■ Data excerpt:
++++++++
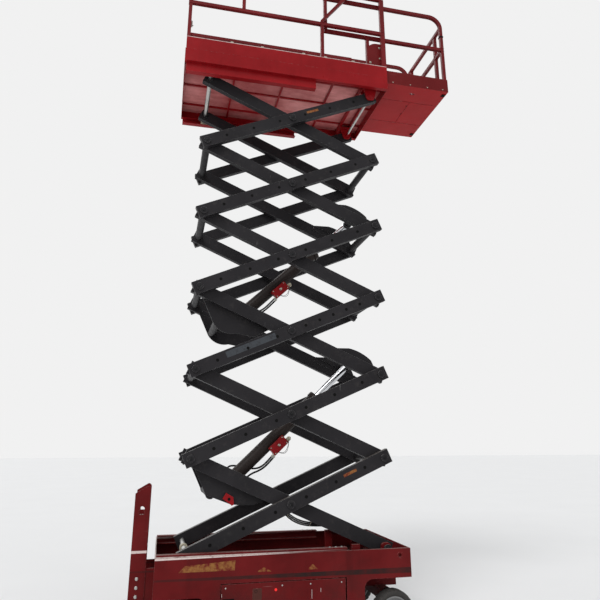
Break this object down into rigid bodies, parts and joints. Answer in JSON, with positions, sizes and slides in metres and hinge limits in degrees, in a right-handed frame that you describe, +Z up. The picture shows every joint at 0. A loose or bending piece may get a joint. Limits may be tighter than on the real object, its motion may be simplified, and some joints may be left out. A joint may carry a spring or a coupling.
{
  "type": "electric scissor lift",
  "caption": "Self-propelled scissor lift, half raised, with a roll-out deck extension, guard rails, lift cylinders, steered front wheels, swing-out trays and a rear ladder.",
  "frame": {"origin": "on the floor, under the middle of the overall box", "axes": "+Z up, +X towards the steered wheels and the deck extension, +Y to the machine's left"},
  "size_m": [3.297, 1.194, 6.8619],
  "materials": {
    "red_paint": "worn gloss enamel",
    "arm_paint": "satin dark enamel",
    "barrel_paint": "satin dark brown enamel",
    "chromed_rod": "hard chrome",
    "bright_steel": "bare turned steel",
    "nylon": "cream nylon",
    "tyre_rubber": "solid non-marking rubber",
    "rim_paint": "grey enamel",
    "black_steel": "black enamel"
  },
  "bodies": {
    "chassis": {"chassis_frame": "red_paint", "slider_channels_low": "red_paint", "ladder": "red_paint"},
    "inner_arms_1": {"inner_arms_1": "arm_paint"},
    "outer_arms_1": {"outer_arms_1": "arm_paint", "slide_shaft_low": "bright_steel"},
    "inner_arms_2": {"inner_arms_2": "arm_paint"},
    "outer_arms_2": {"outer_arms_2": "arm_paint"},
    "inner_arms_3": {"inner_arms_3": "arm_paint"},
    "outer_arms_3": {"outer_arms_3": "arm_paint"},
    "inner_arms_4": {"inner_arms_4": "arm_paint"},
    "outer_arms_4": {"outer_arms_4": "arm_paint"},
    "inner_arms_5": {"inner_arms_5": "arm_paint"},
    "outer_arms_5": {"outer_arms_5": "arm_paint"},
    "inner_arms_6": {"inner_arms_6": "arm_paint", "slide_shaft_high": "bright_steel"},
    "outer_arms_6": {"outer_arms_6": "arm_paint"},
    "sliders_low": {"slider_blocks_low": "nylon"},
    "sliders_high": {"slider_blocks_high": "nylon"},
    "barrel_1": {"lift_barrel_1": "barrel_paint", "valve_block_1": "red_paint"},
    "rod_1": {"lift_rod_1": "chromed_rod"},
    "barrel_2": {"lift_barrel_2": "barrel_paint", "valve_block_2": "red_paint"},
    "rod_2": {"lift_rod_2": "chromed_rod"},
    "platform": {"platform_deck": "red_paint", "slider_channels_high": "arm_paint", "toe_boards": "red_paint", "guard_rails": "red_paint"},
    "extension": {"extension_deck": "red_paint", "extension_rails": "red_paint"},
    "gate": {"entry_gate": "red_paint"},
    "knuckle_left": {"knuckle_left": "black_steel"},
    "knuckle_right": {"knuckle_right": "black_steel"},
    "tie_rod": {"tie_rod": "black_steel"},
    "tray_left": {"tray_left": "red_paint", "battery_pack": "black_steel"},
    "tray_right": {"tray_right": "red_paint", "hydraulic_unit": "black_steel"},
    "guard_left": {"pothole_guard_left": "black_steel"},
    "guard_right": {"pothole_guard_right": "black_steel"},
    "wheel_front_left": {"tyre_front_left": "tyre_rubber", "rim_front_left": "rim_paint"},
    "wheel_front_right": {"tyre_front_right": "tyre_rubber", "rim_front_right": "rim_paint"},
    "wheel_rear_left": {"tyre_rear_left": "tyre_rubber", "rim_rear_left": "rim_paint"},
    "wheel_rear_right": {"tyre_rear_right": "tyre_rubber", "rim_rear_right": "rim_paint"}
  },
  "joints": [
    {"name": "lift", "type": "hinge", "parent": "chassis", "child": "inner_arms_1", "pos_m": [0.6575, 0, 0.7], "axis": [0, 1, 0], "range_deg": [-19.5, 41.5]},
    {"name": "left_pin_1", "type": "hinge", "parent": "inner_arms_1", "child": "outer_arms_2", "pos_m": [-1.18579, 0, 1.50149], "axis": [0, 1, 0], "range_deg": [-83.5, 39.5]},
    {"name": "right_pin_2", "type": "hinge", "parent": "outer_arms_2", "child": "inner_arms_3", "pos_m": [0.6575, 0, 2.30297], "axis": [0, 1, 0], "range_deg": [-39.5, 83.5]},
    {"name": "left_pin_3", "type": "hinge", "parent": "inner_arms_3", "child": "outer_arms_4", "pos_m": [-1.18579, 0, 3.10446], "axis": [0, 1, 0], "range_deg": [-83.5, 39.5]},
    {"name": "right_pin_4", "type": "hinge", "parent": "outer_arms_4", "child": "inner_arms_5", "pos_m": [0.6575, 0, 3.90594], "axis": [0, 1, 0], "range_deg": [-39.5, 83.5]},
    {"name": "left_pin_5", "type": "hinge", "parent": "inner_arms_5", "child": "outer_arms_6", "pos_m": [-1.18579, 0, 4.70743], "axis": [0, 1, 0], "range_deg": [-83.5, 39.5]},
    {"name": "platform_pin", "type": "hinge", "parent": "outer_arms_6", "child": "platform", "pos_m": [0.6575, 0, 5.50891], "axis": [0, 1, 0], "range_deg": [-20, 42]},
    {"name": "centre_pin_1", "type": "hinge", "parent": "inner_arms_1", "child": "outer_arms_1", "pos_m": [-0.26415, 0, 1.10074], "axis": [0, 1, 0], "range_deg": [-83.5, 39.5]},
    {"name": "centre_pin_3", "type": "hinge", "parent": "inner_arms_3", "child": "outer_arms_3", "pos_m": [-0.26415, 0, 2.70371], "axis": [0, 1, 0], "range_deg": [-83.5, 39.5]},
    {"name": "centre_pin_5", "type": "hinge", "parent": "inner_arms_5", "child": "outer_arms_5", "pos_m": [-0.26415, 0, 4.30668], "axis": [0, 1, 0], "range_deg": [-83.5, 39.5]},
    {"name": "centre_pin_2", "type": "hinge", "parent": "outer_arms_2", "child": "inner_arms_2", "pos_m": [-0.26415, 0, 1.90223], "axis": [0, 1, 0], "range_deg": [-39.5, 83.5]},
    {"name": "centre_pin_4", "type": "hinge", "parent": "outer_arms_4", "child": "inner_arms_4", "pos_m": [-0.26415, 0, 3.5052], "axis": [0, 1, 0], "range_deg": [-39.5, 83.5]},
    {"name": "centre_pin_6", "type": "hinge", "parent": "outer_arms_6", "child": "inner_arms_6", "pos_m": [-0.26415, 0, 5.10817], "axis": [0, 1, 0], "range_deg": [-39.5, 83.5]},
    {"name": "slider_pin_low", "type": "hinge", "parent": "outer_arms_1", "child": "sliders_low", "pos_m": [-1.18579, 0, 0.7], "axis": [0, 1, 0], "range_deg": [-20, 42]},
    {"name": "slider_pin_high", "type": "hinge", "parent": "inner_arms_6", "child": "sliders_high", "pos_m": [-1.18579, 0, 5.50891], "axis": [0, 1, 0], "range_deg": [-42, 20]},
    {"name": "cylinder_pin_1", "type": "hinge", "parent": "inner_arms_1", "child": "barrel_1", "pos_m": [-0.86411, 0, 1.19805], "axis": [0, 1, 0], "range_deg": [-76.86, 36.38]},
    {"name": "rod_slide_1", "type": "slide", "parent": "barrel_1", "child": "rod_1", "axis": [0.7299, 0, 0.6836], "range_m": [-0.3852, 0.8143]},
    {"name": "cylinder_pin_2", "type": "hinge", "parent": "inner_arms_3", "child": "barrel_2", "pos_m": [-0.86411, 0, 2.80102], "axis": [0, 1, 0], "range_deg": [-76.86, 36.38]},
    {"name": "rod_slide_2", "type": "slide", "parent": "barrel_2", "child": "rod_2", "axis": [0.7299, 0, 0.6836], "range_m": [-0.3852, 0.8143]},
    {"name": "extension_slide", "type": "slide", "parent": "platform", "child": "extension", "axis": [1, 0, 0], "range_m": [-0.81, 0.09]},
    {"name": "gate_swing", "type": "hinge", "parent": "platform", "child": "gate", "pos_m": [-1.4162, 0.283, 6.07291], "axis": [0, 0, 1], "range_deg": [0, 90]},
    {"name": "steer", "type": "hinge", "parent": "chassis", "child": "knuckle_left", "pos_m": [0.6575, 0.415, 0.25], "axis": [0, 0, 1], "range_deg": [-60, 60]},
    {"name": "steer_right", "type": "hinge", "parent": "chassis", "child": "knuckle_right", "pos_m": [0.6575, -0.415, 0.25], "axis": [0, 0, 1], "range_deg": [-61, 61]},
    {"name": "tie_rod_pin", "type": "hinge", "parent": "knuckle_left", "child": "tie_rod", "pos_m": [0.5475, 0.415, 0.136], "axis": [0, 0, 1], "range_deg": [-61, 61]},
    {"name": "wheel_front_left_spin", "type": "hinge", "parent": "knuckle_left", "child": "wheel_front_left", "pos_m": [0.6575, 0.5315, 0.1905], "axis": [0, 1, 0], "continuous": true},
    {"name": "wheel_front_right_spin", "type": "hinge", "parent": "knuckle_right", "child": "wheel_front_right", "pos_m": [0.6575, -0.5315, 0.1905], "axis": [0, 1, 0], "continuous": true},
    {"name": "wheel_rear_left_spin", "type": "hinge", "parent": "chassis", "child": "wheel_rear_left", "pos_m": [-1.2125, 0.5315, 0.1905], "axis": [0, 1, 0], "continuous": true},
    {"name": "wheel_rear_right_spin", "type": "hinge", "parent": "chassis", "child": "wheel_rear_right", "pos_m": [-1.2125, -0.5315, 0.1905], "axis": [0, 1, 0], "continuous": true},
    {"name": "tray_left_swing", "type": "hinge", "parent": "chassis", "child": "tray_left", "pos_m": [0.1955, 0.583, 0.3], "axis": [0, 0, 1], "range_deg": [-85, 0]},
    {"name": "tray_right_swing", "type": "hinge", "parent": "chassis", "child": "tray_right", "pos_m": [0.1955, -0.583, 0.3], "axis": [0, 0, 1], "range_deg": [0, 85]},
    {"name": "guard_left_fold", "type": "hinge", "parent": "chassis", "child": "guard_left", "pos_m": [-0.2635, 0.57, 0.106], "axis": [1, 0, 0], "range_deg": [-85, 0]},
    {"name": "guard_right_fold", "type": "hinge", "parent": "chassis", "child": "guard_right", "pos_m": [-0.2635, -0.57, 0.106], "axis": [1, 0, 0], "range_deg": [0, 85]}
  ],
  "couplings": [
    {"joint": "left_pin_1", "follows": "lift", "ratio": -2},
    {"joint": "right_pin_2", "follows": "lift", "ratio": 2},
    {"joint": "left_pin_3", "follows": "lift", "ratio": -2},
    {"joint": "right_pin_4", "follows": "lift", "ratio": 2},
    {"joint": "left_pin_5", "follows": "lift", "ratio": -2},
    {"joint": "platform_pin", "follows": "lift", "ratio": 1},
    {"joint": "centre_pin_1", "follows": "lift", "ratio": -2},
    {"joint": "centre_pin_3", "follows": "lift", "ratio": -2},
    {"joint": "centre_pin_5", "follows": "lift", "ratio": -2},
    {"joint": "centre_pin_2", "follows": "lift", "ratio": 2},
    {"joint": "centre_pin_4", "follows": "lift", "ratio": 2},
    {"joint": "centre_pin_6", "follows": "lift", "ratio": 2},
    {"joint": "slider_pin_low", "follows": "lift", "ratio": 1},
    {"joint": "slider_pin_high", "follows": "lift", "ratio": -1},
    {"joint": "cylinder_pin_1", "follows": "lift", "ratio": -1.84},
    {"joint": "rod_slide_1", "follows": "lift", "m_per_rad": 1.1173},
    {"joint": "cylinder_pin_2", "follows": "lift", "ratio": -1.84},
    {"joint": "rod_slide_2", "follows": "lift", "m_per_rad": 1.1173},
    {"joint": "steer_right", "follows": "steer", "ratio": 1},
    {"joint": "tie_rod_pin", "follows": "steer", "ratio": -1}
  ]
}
++++++++
Pull out every line in the material above where "bodies" occurs.

■ Right answer:
Break this object down into rigid bodies, parts and joints. Answer in JSON, with positions, sizes and slides in metres and hinge limits in degrees, in a right-handed frame that you describe, +Z up. The picture shows every joint at 0. A loose or bending piece may get a joint. Limits may be tighter than on the real object, its motion may be simplified, and some joints may be left out. A joint may carry a spring or a coupling.
  "bodies": {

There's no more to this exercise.